**WHAT YOU SHOULD DO**
Reproduce the section of the listing that begins at the line containing "The Blender code" and finishes at the line containing "return wall *". Include both end lines and nothing beyond them.

**STORED RECORDS**
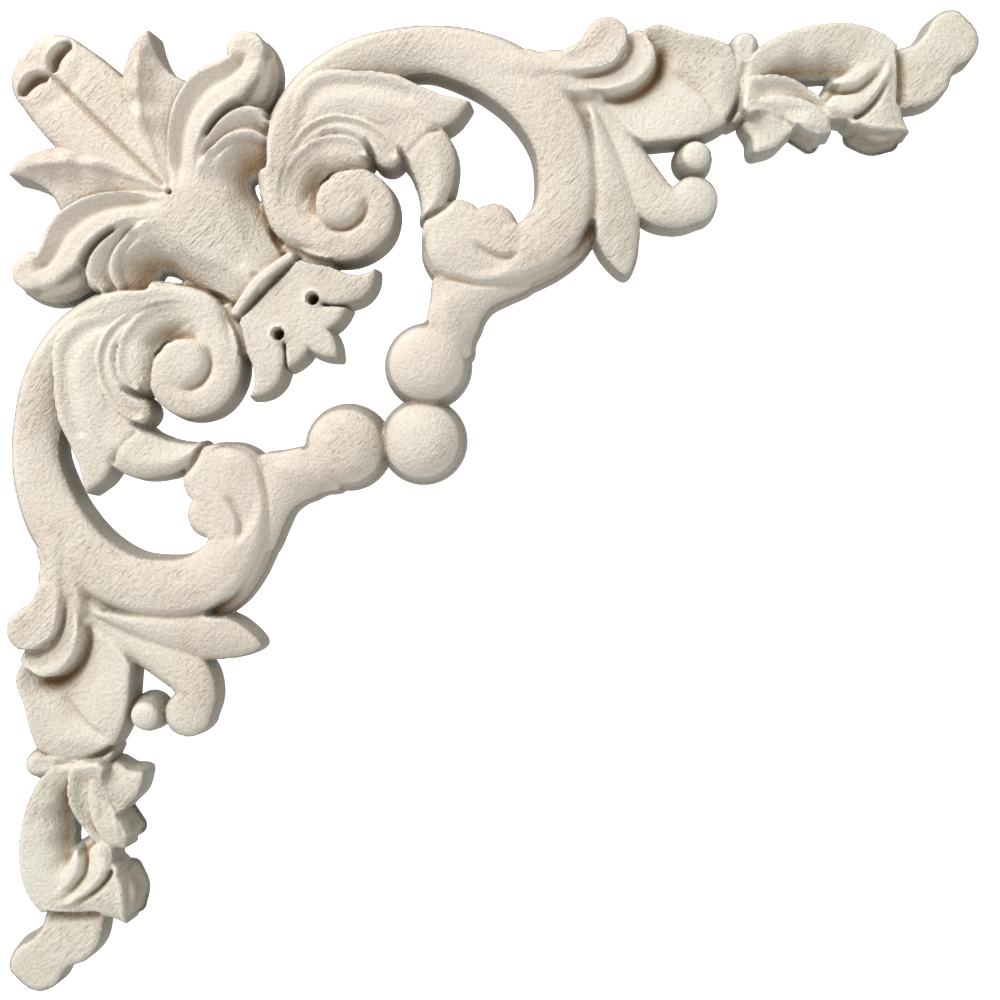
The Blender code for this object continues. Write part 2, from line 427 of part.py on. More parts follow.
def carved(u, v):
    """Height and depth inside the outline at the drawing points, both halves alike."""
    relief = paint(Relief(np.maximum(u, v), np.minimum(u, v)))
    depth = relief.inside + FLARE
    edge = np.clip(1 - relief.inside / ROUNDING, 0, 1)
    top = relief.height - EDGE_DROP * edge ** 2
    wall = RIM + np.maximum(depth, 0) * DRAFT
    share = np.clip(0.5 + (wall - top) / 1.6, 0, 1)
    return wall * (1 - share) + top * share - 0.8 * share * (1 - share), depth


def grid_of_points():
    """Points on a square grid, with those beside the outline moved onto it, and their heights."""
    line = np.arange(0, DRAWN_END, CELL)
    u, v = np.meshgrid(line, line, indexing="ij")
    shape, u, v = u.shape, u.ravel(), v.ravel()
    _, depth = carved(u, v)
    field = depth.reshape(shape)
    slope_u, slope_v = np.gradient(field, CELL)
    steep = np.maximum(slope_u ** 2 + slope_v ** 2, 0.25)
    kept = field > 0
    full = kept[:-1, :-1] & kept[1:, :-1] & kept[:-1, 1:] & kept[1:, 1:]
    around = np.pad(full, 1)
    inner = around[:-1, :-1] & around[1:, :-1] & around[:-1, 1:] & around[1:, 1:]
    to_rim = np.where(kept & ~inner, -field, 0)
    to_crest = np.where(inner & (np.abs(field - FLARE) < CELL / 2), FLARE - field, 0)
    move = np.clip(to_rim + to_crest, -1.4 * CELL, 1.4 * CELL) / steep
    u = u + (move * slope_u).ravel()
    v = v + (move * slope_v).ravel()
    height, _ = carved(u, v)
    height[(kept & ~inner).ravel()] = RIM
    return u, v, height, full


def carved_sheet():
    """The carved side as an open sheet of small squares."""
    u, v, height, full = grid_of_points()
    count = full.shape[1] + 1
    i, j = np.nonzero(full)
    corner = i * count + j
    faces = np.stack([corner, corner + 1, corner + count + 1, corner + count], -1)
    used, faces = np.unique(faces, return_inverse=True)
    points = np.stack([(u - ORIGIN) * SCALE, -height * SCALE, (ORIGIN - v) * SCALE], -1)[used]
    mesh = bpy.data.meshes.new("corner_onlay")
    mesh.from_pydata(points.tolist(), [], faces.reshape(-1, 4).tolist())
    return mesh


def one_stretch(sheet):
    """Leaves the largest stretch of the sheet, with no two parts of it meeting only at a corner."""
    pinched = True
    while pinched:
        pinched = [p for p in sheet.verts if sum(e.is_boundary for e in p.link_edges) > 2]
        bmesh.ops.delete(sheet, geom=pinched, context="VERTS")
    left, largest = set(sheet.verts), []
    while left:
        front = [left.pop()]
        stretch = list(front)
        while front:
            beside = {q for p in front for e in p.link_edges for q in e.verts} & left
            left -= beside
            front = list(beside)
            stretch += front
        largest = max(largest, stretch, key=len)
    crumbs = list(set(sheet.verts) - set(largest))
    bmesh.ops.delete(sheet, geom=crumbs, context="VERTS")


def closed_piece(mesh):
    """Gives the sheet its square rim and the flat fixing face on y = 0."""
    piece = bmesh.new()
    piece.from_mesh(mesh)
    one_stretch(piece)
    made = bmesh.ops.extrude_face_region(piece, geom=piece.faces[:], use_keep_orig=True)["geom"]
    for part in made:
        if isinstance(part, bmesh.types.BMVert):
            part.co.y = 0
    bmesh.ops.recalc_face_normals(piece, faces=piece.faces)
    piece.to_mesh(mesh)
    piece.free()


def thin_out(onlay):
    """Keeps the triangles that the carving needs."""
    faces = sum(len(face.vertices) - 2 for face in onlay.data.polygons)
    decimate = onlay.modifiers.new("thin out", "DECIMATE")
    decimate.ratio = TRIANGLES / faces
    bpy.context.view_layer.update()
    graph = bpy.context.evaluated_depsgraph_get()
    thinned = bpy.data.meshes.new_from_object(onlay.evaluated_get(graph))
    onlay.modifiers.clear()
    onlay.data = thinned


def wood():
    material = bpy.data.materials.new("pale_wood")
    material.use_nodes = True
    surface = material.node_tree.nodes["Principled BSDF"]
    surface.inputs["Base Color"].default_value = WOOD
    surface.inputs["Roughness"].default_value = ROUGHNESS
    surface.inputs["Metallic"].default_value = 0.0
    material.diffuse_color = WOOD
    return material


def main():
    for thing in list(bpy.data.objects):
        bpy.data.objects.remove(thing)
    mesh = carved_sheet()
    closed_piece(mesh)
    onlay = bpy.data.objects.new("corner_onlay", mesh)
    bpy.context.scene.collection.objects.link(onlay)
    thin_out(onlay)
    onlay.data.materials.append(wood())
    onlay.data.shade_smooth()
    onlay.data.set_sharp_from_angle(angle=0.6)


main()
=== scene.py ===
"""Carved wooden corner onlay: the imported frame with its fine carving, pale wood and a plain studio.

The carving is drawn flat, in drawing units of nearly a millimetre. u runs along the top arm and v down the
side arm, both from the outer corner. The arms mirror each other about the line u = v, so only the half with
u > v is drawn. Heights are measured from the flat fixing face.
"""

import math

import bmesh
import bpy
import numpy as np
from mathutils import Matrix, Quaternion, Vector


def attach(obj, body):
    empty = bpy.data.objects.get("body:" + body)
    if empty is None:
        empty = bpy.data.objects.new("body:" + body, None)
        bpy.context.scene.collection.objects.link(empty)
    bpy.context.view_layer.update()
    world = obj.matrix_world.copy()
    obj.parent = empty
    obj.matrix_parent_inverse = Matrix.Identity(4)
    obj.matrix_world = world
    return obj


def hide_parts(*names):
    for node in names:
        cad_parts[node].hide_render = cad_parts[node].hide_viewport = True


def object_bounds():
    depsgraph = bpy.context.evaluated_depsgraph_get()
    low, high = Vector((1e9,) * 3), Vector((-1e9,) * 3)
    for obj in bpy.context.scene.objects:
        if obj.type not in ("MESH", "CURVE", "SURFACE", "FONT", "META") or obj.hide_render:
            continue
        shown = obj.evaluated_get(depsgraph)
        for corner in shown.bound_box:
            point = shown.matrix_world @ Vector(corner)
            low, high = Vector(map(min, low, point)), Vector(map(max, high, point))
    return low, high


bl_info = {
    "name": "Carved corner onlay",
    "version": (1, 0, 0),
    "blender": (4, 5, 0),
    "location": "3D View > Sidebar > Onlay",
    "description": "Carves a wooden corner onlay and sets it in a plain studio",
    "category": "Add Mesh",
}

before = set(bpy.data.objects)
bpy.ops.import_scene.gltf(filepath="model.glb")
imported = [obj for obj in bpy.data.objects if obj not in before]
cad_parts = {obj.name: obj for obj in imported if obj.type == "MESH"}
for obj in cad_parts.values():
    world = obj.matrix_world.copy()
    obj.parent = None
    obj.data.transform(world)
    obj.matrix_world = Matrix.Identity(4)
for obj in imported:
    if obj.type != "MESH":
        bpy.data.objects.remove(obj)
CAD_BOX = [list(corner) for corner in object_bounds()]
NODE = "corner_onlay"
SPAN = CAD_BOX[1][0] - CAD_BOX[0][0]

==

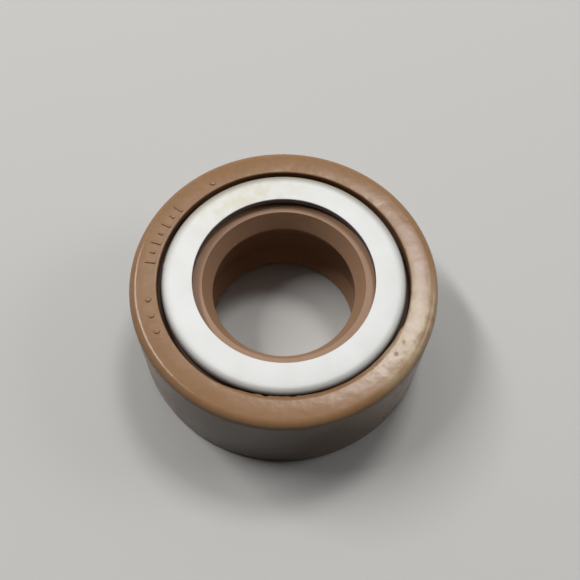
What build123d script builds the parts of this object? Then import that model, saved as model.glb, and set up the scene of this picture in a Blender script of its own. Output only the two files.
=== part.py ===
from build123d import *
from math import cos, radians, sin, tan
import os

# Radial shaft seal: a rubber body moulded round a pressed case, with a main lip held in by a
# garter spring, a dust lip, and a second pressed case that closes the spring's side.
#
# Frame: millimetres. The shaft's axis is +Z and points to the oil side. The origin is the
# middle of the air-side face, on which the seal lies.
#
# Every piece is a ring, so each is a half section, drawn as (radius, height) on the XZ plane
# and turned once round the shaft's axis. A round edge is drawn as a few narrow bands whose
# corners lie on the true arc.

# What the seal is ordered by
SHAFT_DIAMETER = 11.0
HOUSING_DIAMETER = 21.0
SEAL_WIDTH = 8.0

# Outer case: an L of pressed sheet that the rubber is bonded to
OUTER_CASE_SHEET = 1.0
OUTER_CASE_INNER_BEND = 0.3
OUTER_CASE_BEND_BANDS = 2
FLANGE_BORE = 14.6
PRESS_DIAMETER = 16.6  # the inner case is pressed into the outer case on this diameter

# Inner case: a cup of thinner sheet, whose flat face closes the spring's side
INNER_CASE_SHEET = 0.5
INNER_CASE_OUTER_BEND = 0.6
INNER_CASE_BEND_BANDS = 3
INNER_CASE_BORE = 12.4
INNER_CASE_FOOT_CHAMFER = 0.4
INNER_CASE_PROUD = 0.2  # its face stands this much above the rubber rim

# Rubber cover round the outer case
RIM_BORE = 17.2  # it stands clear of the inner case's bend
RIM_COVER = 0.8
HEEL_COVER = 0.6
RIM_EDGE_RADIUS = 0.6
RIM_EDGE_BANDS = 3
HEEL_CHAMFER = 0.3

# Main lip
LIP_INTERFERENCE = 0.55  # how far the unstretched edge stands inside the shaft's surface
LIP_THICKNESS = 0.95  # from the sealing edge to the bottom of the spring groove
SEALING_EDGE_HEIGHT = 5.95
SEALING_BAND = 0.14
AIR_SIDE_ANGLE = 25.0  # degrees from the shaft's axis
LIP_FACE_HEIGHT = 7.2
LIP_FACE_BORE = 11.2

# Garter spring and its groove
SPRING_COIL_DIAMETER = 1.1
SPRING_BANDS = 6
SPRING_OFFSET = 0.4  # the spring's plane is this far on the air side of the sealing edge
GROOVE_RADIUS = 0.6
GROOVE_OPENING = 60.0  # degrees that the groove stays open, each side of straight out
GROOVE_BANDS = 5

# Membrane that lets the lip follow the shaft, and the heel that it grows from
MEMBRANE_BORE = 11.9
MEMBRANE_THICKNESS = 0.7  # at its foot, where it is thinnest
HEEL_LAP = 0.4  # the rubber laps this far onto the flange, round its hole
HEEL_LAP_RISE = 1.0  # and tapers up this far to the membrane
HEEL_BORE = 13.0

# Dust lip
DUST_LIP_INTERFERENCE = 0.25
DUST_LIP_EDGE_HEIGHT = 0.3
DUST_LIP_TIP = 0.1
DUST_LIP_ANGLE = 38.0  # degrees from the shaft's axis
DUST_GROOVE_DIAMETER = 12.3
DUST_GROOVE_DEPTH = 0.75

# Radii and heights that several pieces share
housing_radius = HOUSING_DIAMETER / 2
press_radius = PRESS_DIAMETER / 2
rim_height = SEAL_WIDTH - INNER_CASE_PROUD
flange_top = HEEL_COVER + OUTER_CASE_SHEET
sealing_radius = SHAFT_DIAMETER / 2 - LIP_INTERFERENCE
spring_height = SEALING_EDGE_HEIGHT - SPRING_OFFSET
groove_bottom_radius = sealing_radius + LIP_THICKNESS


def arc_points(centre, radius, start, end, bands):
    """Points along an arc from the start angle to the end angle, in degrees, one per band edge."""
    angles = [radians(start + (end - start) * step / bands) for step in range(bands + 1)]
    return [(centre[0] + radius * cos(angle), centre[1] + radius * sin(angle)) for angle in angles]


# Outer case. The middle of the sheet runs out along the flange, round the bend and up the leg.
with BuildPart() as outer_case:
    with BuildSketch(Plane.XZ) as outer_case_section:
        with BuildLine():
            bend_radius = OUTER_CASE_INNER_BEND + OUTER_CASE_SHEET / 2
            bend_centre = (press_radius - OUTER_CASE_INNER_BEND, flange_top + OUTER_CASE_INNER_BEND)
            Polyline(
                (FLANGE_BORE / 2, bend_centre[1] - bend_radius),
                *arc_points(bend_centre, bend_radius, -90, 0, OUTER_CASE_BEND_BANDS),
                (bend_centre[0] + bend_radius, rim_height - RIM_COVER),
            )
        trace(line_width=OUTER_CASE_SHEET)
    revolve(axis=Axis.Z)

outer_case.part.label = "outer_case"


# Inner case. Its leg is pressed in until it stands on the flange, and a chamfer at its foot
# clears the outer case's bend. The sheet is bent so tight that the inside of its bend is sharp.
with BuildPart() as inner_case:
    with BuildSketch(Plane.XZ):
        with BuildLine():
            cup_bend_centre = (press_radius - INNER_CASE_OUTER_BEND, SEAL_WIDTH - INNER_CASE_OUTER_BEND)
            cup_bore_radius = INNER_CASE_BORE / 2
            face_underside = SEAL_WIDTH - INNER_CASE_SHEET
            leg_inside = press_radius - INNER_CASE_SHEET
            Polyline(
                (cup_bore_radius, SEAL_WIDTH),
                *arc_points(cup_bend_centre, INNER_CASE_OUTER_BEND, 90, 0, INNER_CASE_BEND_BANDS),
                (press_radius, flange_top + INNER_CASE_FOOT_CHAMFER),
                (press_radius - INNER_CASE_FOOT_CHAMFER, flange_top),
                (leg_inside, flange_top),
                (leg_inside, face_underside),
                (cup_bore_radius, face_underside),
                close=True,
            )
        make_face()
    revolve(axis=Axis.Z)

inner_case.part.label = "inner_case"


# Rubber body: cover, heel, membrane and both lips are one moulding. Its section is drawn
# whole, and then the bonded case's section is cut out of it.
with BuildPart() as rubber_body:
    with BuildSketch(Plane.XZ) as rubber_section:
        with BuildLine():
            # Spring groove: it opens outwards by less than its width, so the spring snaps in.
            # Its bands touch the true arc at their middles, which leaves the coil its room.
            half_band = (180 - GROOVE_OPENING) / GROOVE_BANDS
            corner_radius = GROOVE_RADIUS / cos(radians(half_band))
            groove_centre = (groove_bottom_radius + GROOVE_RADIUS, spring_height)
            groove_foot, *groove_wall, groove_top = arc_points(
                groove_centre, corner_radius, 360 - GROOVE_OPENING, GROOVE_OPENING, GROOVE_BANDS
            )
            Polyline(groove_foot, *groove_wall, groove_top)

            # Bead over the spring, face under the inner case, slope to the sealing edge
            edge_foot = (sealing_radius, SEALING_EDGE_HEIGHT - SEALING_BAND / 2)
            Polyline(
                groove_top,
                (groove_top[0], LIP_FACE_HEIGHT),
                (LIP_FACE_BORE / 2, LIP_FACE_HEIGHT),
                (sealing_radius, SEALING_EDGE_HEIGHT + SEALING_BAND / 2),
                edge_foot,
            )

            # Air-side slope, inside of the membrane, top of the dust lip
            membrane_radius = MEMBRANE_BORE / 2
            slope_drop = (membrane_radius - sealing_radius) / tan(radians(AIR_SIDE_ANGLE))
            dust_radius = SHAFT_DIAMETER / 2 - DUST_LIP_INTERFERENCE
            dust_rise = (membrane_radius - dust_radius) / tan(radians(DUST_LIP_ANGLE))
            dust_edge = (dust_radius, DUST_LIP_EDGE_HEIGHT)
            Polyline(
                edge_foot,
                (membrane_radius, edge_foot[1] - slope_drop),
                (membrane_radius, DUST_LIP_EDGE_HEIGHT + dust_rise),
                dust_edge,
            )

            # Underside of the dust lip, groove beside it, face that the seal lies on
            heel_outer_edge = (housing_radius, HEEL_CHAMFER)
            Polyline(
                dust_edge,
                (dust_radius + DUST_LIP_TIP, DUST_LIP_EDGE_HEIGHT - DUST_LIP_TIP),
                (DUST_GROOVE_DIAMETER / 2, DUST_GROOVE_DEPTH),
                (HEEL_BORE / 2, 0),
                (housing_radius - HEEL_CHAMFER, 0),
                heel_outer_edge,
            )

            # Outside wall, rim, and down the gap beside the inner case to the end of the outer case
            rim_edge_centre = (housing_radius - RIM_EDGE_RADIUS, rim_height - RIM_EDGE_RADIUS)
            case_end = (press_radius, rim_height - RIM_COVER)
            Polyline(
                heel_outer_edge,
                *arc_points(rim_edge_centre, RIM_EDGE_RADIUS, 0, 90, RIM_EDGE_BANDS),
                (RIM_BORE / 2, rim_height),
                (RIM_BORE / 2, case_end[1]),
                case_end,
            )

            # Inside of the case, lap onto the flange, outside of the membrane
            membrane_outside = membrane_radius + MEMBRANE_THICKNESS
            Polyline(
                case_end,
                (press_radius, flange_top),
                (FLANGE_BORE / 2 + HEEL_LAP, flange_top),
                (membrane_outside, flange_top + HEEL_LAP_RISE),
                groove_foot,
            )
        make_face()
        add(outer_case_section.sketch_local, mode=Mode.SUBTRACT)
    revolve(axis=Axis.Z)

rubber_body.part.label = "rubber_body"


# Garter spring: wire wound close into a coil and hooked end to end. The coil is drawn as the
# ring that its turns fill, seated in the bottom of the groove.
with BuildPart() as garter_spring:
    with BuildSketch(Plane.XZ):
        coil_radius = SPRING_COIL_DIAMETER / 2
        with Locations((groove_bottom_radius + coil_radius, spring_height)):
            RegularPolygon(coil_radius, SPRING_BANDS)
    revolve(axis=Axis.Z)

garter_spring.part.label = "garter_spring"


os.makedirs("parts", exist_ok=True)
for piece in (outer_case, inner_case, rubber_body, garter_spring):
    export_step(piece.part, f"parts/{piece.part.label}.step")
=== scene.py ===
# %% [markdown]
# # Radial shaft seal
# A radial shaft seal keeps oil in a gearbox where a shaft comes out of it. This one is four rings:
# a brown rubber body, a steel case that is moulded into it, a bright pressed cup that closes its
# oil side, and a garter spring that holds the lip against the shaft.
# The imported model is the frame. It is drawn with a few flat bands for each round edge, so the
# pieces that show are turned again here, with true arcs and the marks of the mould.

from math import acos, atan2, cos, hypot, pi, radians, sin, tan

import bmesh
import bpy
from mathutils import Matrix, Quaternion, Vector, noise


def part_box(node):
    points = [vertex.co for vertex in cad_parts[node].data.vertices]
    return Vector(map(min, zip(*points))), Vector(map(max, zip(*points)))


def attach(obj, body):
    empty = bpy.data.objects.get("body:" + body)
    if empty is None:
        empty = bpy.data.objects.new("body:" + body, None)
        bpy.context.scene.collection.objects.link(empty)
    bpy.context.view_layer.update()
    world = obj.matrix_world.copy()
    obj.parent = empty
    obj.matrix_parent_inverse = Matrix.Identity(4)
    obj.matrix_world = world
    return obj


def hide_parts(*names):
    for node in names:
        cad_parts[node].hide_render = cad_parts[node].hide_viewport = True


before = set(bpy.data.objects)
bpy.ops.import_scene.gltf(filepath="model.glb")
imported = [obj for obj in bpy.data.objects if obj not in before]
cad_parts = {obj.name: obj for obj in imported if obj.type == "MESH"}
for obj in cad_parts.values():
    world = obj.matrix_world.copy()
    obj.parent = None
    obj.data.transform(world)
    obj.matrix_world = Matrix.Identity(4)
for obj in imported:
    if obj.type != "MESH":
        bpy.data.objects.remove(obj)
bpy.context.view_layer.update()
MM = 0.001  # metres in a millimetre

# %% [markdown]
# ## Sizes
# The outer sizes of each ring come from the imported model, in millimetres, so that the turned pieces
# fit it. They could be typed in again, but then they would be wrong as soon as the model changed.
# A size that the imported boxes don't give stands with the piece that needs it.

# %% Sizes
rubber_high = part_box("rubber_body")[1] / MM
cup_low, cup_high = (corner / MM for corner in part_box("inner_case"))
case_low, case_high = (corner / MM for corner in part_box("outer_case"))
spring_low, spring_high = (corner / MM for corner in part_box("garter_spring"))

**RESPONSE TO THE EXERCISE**
The Blender code for this object continues. Write part 2, from line 427 of part.py on. More parts follow.
def carved(u, v):
    """Height and depth inside the outline at the drawing points, both halves alike."""
    relief = paint(Relief(np.maximum(u, v), np.minimum(u, v)))
    depth = relief.inside + FLARE
    edge = np.clip(1 - relief.inside / ROUNDING, 0, 1)
    top = relief.height - EDGE_DROP * edge ** 2
    wall = RIM + np.maximum(depth, 0) * DRAFT
    share = np.clip(0.5 + (wall - top) / 1.6, 0, 1)
    return wall * (1 - share) + top * share - 0.8 * share * (1 - share), depth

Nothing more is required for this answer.